» TASK GOAL
Copy out the listing exactly.

-*-*-

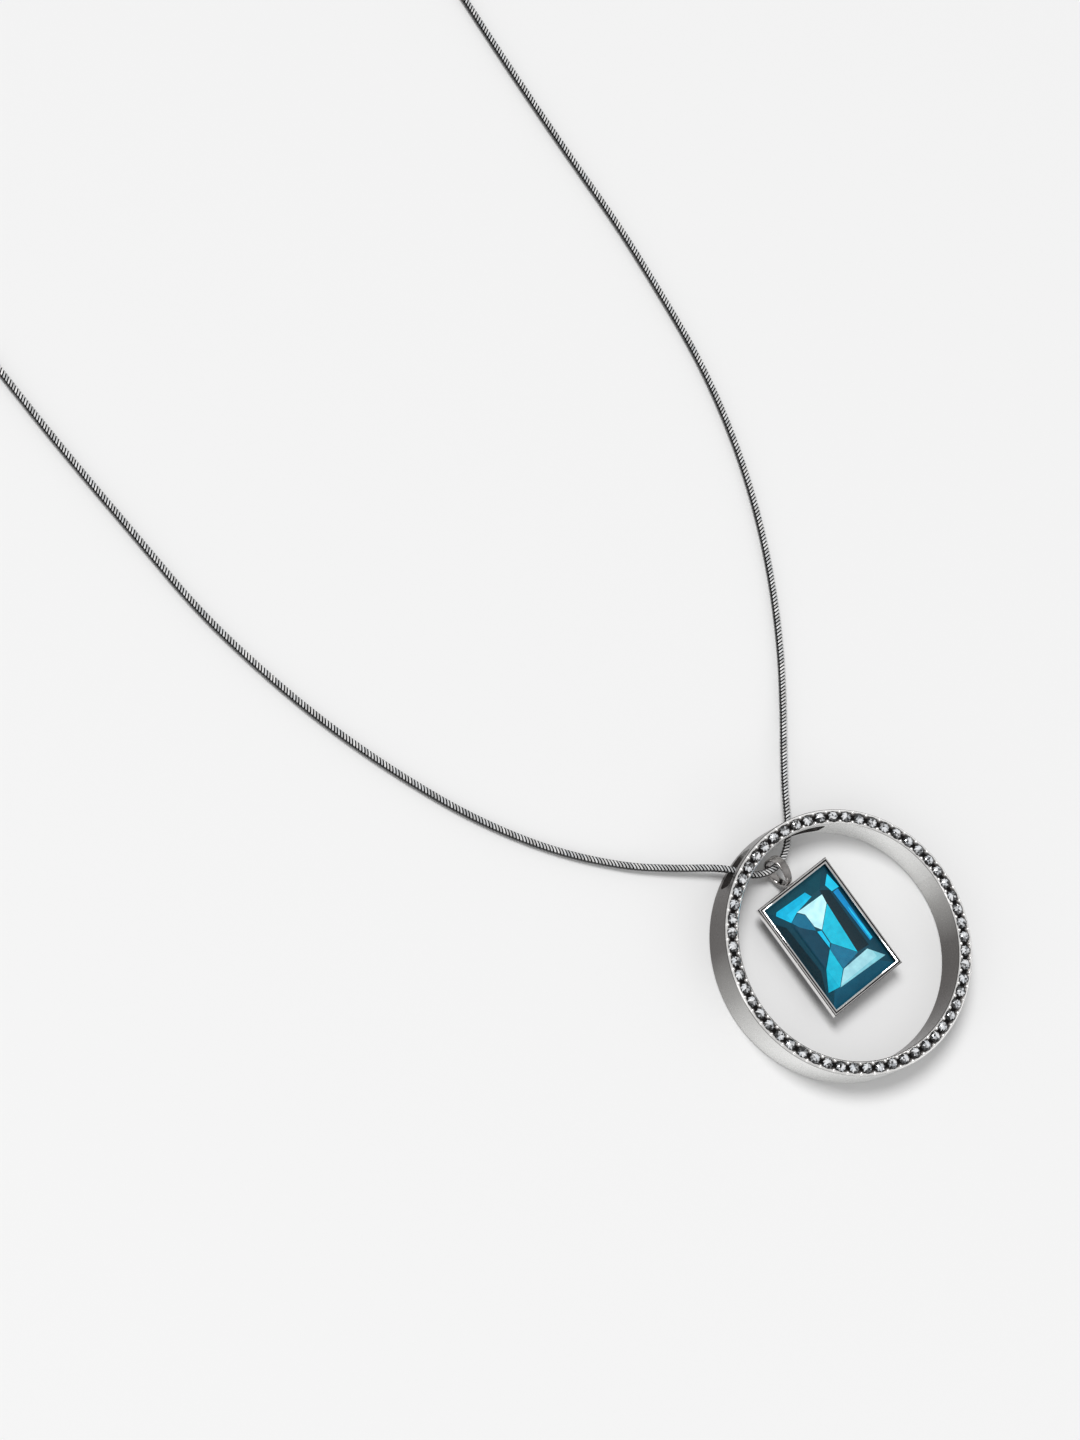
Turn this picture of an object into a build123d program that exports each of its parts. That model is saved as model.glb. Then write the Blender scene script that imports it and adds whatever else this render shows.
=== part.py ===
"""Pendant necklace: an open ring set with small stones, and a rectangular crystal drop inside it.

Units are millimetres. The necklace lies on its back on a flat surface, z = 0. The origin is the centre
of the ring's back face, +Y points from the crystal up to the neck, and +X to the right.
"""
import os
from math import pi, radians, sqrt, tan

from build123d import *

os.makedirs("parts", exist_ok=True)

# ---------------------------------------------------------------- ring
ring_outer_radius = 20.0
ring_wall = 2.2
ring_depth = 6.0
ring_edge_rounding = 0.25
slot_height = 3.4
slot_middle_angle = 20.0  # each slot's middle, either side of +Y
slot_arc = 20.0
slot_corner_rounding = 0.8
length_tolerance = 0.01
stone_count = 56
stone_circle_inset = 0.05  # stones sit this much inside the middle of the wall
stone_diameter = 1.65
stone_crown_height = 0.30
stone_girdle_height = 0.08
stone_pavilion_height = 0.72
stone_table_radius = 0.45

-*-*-

» EXERCISE OUTPUT
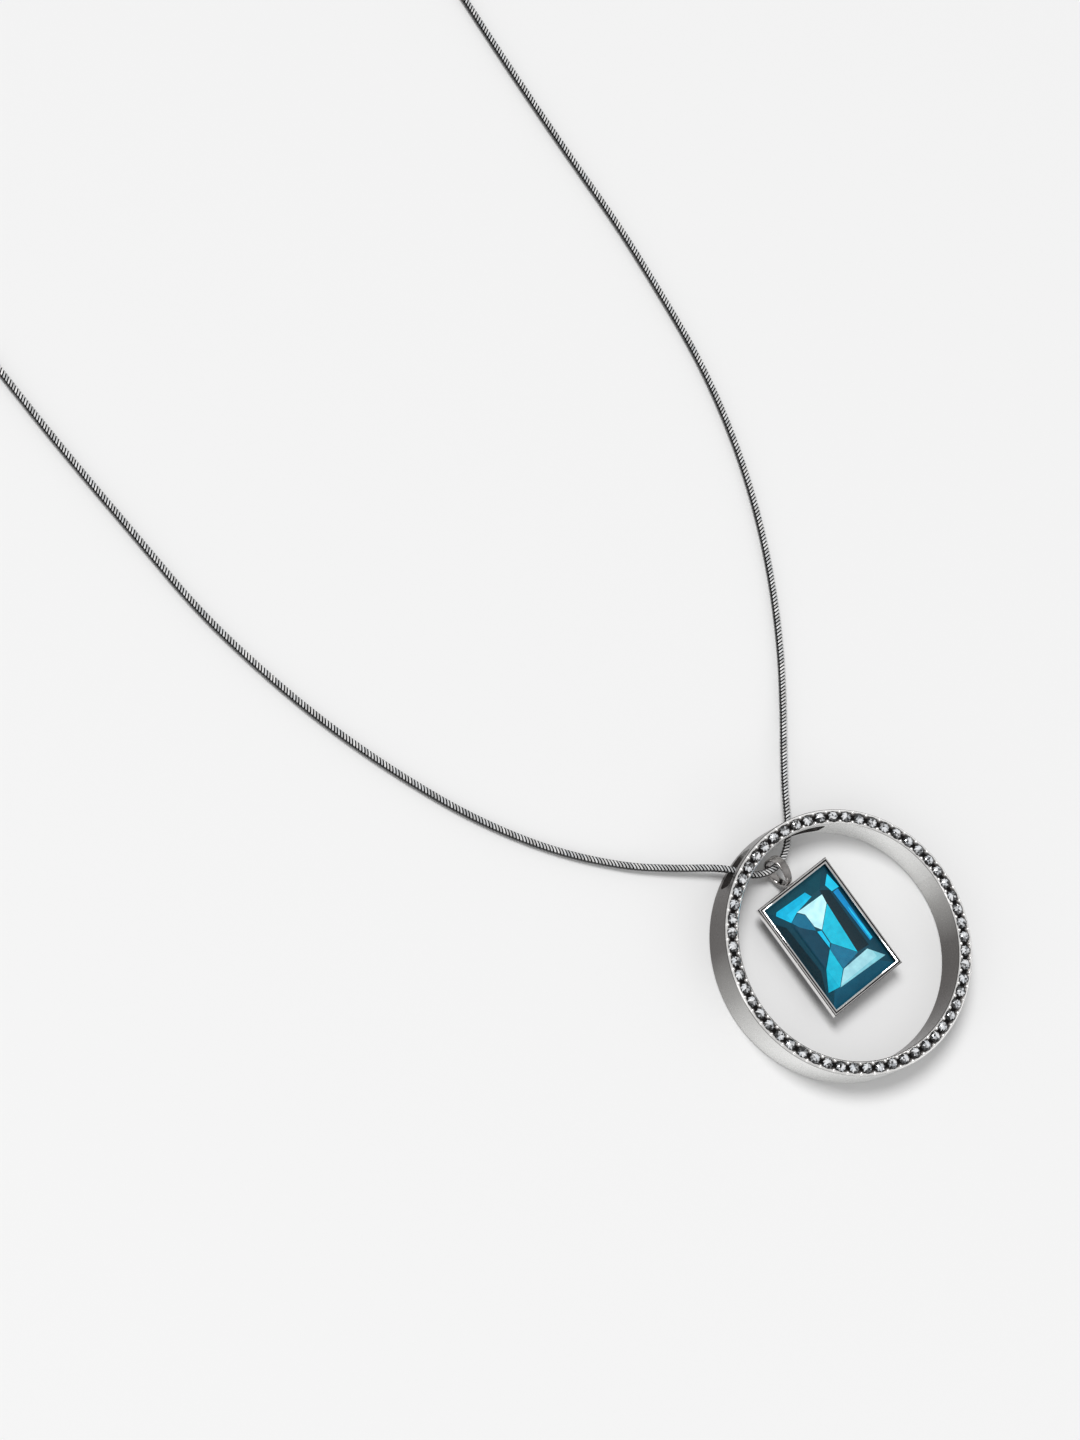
Turn this picture of an object into a build123d program that exports each of its parts. That model is saved as model.glb. Then write the Blender scene script that imports it and adds whatever else this render shows.
=== part.py ===
"""Pendant necklace: an open ring set with small stones, and a rectangular crystal drop inside it.

Units are millimetres. The necklace lies on its back on a flat surface, z = 0. The origin is the centre
of the ring's back face, +Y points from the crystal up to the neck, and +X to the right.
"""
import os
from math import pi, radians, sqrt, tan

from build123d import *

os.makedirs("parts", exist_ok=True)

# ---------------------------------------------------------------- ring
ring_outer_radius = 20.0
ring_wall = 2.2
ring_depth = 6.0
ring_edge_rounding = 0.25
slot_height = 3.4
slot_middle_angle = 20.0  # each slot's middle, either side of +Y
slot_arc = 20.0
slot_corner_rounding = 0.8
length_tolerance = 0.01
stone_count = 56
stone_circle_inset = 0.05  # stones sit this much inside the middle of the wall
stone_diameter = 1.65
stone_crown_height = 0.30
stone_girdle_height = 0.08
stone_pavilion_height = 0.72
stone_table_radius = 0.45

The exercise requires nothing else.